**What needs to be done**
Extract all of the data and reproduce it precisely.

--- start Records shown ---

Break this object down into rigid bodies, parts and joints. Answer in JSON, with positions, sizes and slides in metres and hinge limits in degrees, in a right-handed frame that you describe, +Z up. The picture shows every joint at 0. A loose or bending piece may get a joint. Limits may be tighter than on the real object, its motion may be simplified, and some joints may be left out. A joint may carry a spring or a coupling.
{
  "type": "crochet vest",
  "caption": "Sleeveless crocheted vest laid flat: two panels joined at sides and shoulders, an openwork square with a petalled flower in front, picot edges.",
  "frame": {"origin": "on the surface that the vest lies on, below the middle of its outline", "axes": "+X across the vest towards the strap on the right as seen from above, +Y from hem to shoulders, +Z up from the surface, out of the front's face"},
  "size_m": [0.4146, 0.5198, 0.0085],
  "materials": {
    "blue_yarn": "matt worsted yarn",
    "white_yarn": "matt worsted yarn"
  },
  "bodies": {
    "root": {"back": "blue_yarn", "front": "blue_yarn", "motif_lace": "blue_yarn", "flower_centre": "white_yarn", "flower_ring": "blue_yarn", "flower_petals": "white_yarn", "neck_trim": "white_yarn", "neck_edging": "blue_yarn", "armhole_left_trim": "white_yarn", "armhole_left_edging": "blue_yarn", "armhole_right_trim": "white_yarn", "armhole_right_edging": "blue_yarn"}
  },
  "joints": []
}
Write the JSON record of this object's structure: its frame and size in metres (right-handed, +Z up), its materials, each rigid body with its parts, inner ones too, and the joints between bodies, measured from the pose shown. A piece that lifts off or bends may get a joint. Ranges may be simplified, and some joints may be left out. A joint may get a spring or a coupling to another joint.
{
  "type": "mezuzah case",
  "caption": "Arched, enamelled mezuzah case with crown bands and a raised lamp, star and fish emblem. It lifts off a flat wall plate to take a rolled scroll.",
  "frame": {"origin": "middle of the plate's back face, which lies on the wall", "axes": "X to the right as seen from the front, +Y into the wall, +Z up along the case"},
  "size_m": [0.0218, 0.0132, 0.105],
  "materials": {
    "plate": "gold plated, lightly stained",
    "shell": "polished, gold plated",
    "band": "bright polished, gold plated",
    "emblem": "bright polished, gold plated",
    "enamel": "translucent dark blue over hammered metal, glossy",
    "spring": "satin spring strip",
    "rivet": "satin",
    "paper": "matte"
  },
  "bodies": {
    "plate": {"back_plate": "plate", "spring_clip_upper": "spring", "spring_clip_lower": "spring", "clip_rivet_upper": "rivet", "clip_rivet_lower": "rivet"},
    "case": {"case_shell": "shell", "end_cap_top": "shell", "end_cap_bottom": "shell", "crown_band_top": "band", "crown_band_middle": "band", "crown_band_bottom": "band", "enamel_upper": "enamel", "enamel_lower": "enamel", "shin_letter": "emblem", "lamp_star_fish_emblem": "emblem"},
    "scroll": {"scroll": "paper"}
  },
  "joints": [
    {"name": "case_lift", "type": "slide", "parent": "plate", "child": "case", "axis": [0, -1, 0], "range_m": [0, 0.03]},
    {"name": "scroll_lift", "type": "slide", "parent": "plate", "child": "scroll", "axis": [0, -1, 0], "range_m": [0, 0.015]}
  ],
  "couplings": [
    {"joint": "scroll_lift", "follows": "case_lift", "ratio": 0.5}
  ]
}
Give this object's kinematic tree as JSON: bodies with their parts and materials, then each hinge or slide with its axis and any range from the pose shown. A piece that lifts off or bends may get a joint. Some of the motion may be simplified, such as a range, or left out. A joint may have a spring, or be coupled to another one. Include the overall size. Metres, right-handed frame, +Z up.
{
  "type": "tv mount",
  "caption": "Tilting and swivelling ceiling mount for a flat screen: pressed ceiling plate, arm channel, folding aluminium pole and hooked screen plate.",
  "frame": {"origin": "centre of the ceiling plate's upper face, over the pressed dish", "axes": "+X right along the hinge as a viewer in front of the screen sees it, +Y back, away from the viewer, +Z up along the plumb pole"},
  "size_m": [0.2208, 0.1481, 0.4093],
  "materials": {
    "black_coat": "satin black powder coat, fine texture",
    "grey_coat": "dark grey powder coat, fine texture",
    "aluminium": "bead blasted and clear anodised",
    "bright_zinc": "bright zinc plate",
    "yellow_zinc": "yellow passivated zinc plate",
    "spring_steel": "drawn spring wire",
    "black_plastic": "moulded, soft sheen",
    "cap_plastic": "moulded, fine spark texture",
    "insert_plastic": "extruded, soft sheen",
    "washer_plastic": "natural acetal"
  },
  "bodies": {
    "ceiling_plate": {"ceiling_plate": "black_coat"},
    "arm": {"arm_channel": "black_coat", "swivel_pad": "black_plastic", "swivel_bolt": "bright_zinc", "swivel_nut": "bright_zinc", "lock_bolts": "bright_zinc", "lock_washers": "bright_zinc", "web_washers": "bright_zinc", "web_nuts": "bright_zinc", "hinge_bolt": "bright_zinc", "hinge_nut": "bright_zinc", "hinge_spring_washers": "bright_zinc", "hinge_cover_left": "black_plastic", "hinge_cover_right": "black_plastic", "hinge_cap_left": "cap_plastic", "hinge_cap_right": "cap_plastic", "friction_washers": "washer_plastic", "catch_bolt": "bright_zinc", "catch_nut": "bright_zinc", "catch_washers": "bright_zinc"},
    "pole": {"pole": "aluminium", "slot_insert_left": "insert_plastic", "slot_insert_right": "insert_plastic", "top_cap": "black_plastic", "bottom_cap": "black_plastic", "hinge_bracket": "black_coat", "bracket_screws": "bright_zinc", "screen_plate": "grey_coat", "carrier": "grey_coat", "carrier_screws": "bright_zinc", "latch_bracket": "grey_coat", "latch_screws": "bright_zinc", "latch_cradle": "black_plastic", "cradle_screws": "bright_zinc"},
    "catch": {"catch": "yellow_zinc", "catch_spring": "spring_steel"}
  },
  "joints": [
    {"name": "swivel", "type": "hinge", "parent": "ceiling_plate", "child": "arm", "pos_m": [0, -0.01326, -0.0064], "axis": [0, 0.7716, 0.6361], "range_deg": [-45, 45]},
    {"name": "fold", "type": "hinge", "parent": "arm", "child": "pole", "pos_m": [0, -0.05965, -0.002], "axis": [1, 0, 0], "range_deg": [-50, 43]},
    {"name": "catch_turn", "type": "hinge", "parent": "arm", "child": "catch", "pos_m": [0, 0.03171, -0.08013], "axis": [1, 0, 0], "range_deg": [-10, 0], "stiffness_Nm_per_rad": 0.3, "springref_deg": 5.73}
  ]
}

--- end Records shown ---

**Complete output**
Break this object down into rigid bodies, parts and joints. Answer in JSON, with positions, sizes and slides in metres and hinge limits in degrees, in a right-handed frame that you describe, +Z up. The picture shows every joint at 0. A loose or bending piece may get a joint. Limits may be tighter than on the real object, its motion may be simplified, and some joints may be left out. A joint may carry a spring or a coupling.
{
  "type": "crochet vest",
  "caption": "Sleeveless crocheted vest laid flat: two panels joined at sides and shoulders, an openwork square with a petalled flower in front, picot edges.",
  "frame": {"origin": "on the surface that the vest lies on, below the middle of its outline", "axes": "+X across the vest towards the strap on the right as seen from above, +Y from hem to shoulders, +Z up from the surface, out of the front's face"},
  "size_m": [0.4146, 0.5198, 0.0085],
  "materials": {
    "blue_yarn": "matt worsted yarn",
    "white_yarn": "matt worsted yarn"
  },
  "bodies": {
    "root": {"back": "blue_yarn", "front": "blue_yarn", "motif_lace": "blue_yarn", "flower_centre": "white_yarn", "flower_ring": "blue_yarn", "flower_petals": "white_yarn", "neck_trim": "white_yarn", "neck_edging": "blue_yarn", "armhole_left_trim": "white_yarn", "armhole_left_edging": "blue_yarn", "armhole_right_trim": "white_yarn", "armhole_right_edging": "blue_yarn"}
  },
  "joints": []
}
Write the JSON record of this object's structure: its frame and size in metres (right-handed, +Z up), its materials, each rigid body with its parts, inner ones too, and the joints between bodies, measured from the pose shown. A piece that lifts off or bends may get a joint. Ranges may be simplified, and some joints may be left out. A joint may get a spring or a coupling to another joint.
{
  "type": "mezuzah case",
  "caption": "Arched, enamelled mezuzah case with crown bands and a raised lamp, star and fish emblem. It lifts off a flat wall plate to take a rolled scroll.",
  "frame": {"origin": "middle of the plate's back face, which lies on the wall", "axes": "X to the right as seen from the front, +Y into the wall, +Z up along the case"},
  "size_m": [0.0218, 0.0132, 0.105],
  "materials": {
    "plate": "gold plated, lightly stained",
    "shell": "polished, gold plated",
    "band": "bright polished, gold plated",
    "emblem": "bright polished, gold plated",
    "enamel": "translucent dark blue over hammered metal, glossy",
    "spring": "satin spring strip",
    "rivet": "satin",
    "paper": "matte"
  },
  "bodies": {
    "plate": {"back_plate": "plate", "spring_clip_upper": "spring", "spring_clip_lower": "spring", "clip_rivet_upper": "rivet", "clip_rivet_lower": "rivet"},
    "case": {"case_shell": "shell", "end_cap_top": "shell", "end_cap_bottom": "shell", "crown_band_top": "band", "crown_band_middle": "band", "crown_band_bottom": "band", "enamel_upper": "enamel", "enamel_lower": "enamel", "shin_letter": "emblem", "lamp_star_fish_emblem": "emblem"},
    "scroll": {"scroll": "paper"}
  },
  "joints": [
    {"name": "case_lift", "type": "slide", "parent": "plate", "child": "case", "axis": [0, -1, 0], "range_m": [0, 0.03]},
    {"name": "scroll_lift", "type": "slide", "parent": "plate", "child": "scroll", "axis": [0, -1, 0], "range_m": [0, 0.015]}
  ],
  "couplings": [
    {"joint": "scroll_lift", "follows": "case_lift", "ratio": 0.5}
  ]
}
Give this object's kinematic tree as JSON: bodies with their parts and materials, then each hinge or slide with its axis and any range from the pose shown. A piece that lifts off or bends may get a joint. Some of the motion may be simplified, such as a range, or left out. A joint may have a spring, or be coupled to another one. Include the overall size. Metres, right-handed frame, +Z up.
{
  "type": "tv mount",
  "caption": "Tilting and swivelling ceiling mount for a flat screen: pressed ceiling plate, arm channel, folding aluminium pole and hooked screen plate.",
  "frame": {"origin": "centre of the ceiling plate's upper face, over the pressed dish", "axes": "+X right along the hinge as a viewer in front of the screen sees it, +Y back, away from the viewer, +Z up along the plumb pole"},
  "size_m": [0.2208, 0.1481, 0.4093],
  "materials": {
    "black_coat": "satin black powder coat, fine texture",
    "grey_coat": "dark grey powder coat, fine texture",
    "aluminium": "bead blasted and clear anodised",
    "bright_zinc": "bright zinc plate",
    "yellow_zinc": "yellow passivated zinc plate",
    "spring_steel": "drawn spring wire",
    "black_plastic": "moulded, soft sheen",
    "cap_plastic": "moulded, fine spark texture",
    "insert_plastic": "extruded, soft sheen",
    "washer_plastic": "natural acetal"
  },
  "bodies": {
    "ceiling_plate": {"ceiling_plate": "black_coat"},
    "arm": {"arm_channel": "black_coat", "swivel_pad": "black_plastic", "swivel_bolt": "bright_zinc", "swivel_nut": "bright_zinc", "lock_bolts": "bright_zinc", "lock_washers": "bright_zinc", "web_washers": "bright_zinc", "web_nuts": "bright_zinc", "hinge_bolt": "bright_zinc", "hinge_nut": "bright_zinc", "hinge_spring_washers": "bright_zinc", "hinge_cover_left": "black_plastic", "hinge_cover_right": "black_plastic", "hinge_cap_left": "cap_plastic", "hinge_cap_right": "cap_plastic", "friction_washers": "washer_plastic", "catch_bolt": "bright_zinc", "catch_nut": "bright_zinc", "catch_washers": "bright_zinc"},
    "pole": {"pole": "aluminium", "slot_insert_left": "insert_plastic", "slot_insert_right": "insert_plastic", "top_cap": "black_plastic", "bottom_cap": "black_plastic", "hinge_bracket": "black_coat", "bracket_screws": "bright_zinc", "screen_plate": "grey_coat", "carrier": "grey_coat", "carrier_screws": "bright_zinc", "latch_bracket": "grey_coat", "latch_screws": "bright_zinc", "latch_cradle": "black_plastic", "cradle_screws": "bright_zinc"},
    "catch": {"catch": "yellow_zinc", "catch_spring": "spring_steel"}
  },
  "joints": [
    {"name": "swivel", "type": "hinge", "parent": "ceiling_plate", "child": "arm", "pos_m": [0, -0.01326, -0.0064], "axis": [0, 0.7716, 0.6361], "range_deg": [-45, 45]},
    {"name": "fold", "type": "hinge", "parent": "arm", "child": "pole", "pos_m": [0, -0.05965, -0.002], "axis": [1, 0, 0], "range_deg": [-50, 43]},
    {"name": "catch_turn", "type": "hinge", "parent": "arm", "child": "catch", "pos_m": [0, 0.03171, -0.08013], "axis": [1, 0, 0], "range_deg": [-10, 0], "stiffness_Nm_per_rad": 0.3, "springref_deg": 5.73}
  ]
}